Brescia, 28 ottobre 2024 – Dopo la peste suina africana e la blue tongue, che dovrebbe essere in fase di calo nella stagione fredda, c’è una terza epizoozia che si abbatte sul settore sul settore zootecnico. Il ritorno dell’aviaria in Lombardia è stato certificato dall’istituto zooprofilattico, che ha confermato ufficialmente il primo caso di influenza aviaria lombardo nel Bresciano. L’aggiornamento periodico fatto dall’Istituto zooprofilattico delle Venezie evidenzia la presenza di otto focolai in Italia (al 18 ottobre) di cui la metà in Lombardia, due a Brescia e due Cremona. In base a quanto comunicato dall’UO Veterinaria della Direzione generale Welfare di Regione Lombardia, si tratta di allevamenti di tacchini per un totale di oltre 120mila animali. Già iniziate e quasi concluse le operazioni di abbattimento.
“Attorno a ciascun focolaio sono state istituite dalle Ats delle zone di restrizione (zona protezione entro 3 chilometri e sorveglianza nell’arco di 10 chilometri) dove tutte le movimentazioni di volatili e prodotti (come le uova) sono vincolate a specifiche autorizzazioni rilasciate da Regione nel rispetto di protocolli sanitari condivisi con Ministero della Sanità e altre Regioni”. Non ci sono altri casi sospetti, almeno fino ad oggi. “La situazione epidemiologica è tale da determinare un altissimo livello di attenzione ma al contempo non risulta particolarmente preoccupante. I servizi veterinari delle Ats, coordinati da UO Veterinaria, con il supporto tecnico scientifico di Izsler stanno monitorando costantemente lo stato sanitario degli allevamenti avicoli, anche grazie alla fattiva collaborazione e sensibilità degli allevatori e loro associazioni”.
Va ricordato che l’influenza aviaria non si trasmette all’uomo attraverso il consumo di uova e carne né esistono rischi per chi vive in prossimità degli allevamenti; l’uomo può invece infettarsi a seguito di contatti diretti con animali malati (vivi o morti).
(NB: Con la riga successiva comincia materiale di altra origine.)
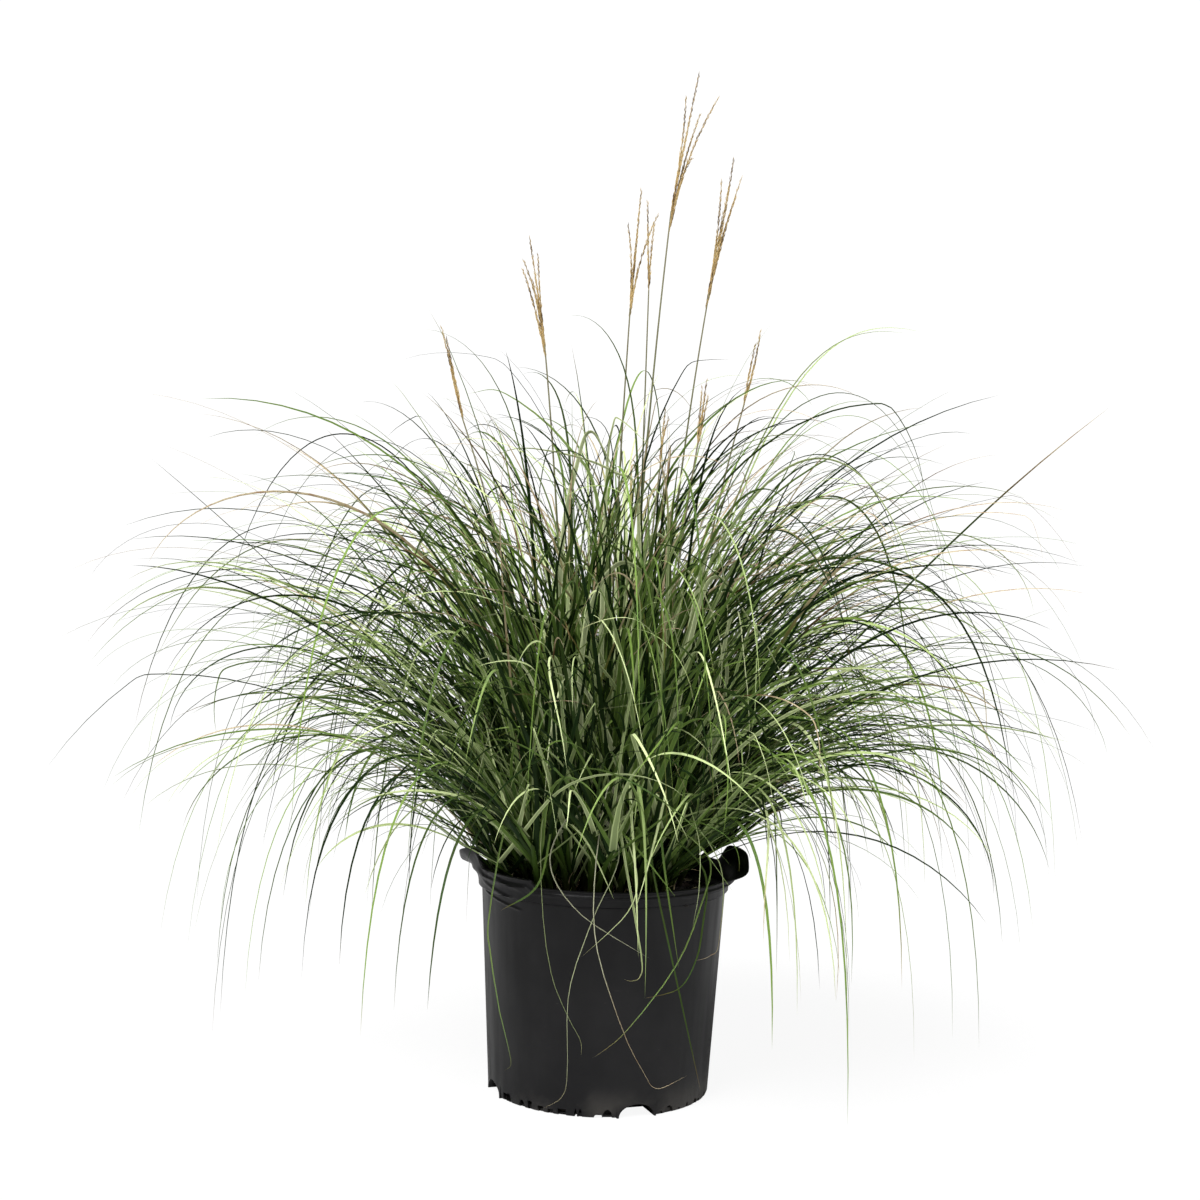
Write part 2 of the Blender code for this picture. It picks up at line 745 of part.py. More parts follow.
def build_pot(parts, cutters):
    """The nursery can, with its grips, drain arches and notches."""
    look = plastic_look("pot_plastic", (0.028, 0.026, 0.027), 0.42)
    pot = turned("nursery_pot", pot_profile(), parts, look, POT_SEGMENTS)
    raise_grips(pot.data)
    pot.data.shade_smooth()
    pot.data.set_sharp_from_angle(angle=math.radians(35.0))
    cutter = drain_cutters(cutters)
    cutter.hide_render = True
    cutter.display_type = "WIRE"
    cut = pot.modifiers.new("drain", "BOOLEAN")
    cut.operation = "DIFFERENCE"
    cut.solver = "EXACT"
    cut.object = cutter


def build_soil(parts):
    """The fill of potting soil, a hair clear of the can all round."""
    look = plastic_look("potting_soil", (0.016, 0.012, 0.009), 0.95)
    foot = POT_FLOOR + GAP
    shoulder = POT_HEIGHT - POT_BAND_HEIGHT - 0.003 - SOIL_EDGE_DROP
    profile = (
        (0.0, SOIL_TOP),
        (CROWN_RADIUS + 0.018, SOIL_TOP),
        (wall_radius(shoulder) - POT_WALL - GAP, shoulder),
        (wall_radius(FLOOR_CORNER) - POT_WALL - GAP, FLOOR_CORNER + GAP),
        (wall_radius(POT_FLOOR) - POT_WALL - 0.002 - 2.0 * GAP, foot),
        (0.0, foot),
    )
    turned("potting_soil", profile, parts, look, POT_SEGMENTS)


def main():
    """Clears the scene and builds the can, its soil, the tufts and the culms."""
    for thing in list(bpy.data.objects):
        bpy.data.objects.remove(thing)
    parts = bpy.data.collections.new("potted_maiden_grass")
    cutters = bpy.data.collections.new("cutters")
    bpy.context.scene.collection.children.link(parts)
    bpy.context.scene.collection.children.link(cutters)
    build_pot(parts, cutters)
    build_soil(parts)
    leaf_look = plastic_look("grass_leaf", (0.062, 0.105, 0.030), 0.50)
    culm_look = plastic_look("culm_straw", (0.33, 0.22, 0.09), 0.60)
    clump = lay_out()
    for index, (site, leaves) in enumerate(zip(clump.sites, clump.leaves, strict=True)):
        build_tuft(index + 1, site, leaves, parts, cutters, leaf_look)
    for index, culm in enumerate(clump.culms):
        build_culm(index + 1, culm, parts, cutters, culm_look)


if __name__ == "__main__":
    main()
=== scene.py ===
"""Looks of a potted maiden grass: fine arching blades, plumed culms, bark compost, a nursery can.

Metres, +Z up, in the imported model's own frame, with -Y towards the viewer. Every piece stands where
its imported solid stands: a tuft's blades grow round that tuft's solid leaves and reach their tips.
"""

import logging
import math
from dataclasses import dataclass, field
from enum import Enum
from functools import reduce
from itertools import pairwise

import bpy
import numpy as np
from mathutils import Matrix, Vector, noise


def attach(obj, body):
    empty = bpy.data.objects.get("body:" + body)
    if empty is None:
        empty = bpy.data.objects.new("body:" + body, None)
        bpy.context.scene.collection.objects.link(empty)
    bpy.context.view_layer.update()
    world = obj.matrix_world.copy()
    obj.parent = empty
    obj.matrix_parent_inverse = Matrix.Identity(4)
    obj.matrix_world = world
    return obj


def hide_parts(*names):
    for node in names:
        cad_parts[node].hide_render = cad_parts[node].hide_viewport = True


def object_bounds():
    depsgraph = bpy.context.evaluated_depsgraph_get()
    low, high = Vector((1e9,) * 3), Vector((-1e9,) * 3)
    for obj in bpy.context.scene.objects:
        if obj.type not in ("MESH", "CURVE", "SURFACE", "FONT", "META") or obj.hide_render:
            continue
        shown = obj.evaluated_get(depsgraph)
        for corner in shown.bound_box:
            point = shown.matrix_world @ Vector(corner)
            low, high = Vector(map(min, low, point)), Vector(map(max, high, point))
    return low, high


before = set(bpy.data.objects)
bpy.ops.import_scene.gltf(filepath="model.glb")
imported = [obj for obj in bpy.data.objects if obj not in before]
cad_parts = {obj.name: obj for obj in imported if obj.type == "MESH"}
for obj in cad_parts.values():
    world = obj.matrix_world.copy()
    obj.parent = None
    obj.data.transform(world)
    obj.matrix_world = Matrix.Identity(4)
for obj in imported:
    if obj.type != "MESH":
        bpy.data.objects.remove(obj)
packed_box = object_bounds()

LOG = logging.getLogger("potted_maiden_grass")
Colour = tuple[float, float, float]
Place = tuple[float, float, float]

BODY = "root"
PHOTO_SIDE = 1200
LAYOUT_SEED = 20
ARC_POINTS = 60


class Slot(Enum):
    """The record's material slots."""

    PLASTIC = "pot_plastic"
    SOIL = "potting_soil"
    LEAF = "grass_leaf"
    STRAW = "culm_straw"


class Habit(Enum):
    """How a leaf ends: past its highest point, or still climbing."""

    ARCHING = "arching"
    RISING = "rising"


class Form(Enum):
    """How a cutter or a filler is drawn: as a barrel that lies outwards, or as a block."""

    BARREL = "barrel"
    BLOCK = "block"


class Carving(Enum):
    """What carving does with its tools."""

    ADD = "UNION"
    CUT = "DIFFERENCE"


# Lines


def lengths_along(line: np.ndarray) -> np.ndarray:
    """Distance from the first point to each point, measured along the line."""
    steps = np.linalg.norm(np.diff(line, axis=0), axis=1)
    return np.concatenate(([0.0], np.cumsum(steps)))


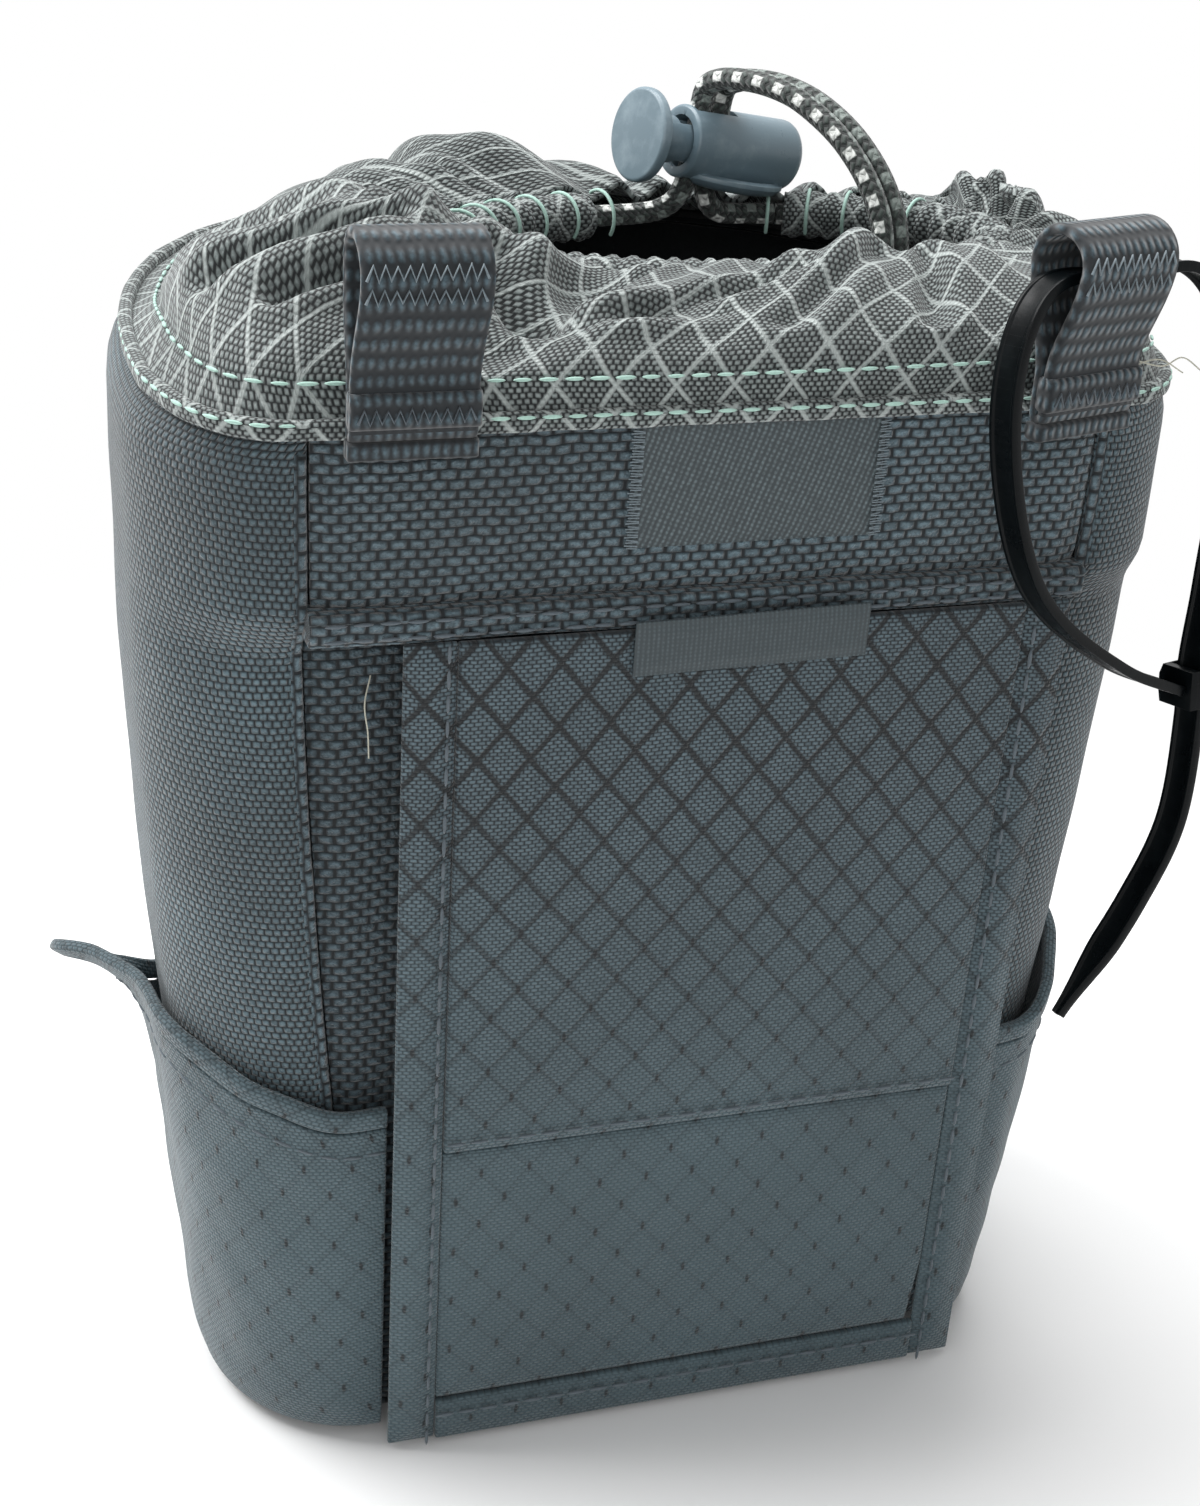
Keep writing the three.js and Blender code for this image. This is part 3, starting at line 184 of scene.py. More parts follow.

In generale, i virus aviari si trasmettono raramente all’uomo, ma è necessario limitarne tempestivamente la diffusione con interventi di bonifica sugli allevamenti e protezione dei lavoratori esposti per evitare che nel futuro il virus possa mutare diventando un problema anche per l’uomo.
Resta il danno per il settore, soprattutto per gli allevatori costretti ad abbattere gli animali. Nel Bresciano, secondo quanto comunicato da Confagricoltura Brescia, con le due positività sono stati abbattuti rispettivamente 32mila (il 13 ottobre) e 24mila casi (il 22 ottobre), entrambi in due allevamenti di Isorella. Fonte di contagio per il pollame sono soprattutto le anatre selvatiche: 3 i casi di positività riscontrati a Seniga, Azzano Mella e Rovato, sempre in provincia di Brescia. “Il settore - afferma il responsabile delle sezioni economiche di Confagricoltura Brescia Giovanni Bertozzi - è in forte preoccupazione, perché dopo oltre due anni si iniziava a intravedere la ripresa, in realtà mai partita del tutto, a causa dell’aumento dei costi energetici e delle materie prime. Quello avicolo è un settore in sofferenza da tempo e questi nuovi casi arrivano in un momento in cui stanno uscendo gli indennizzi del precedente periodo 2021-2022. Da ultimo, chiediamo di nuovo grande attenzione sui vaccini: nonostante gli studi, le sperimentazioni e il passare degli anni, non c’è ancora una cura definitiva, per questo sollecitiamo la prosecuzione e gli investimenti in ricerca e innovazione”.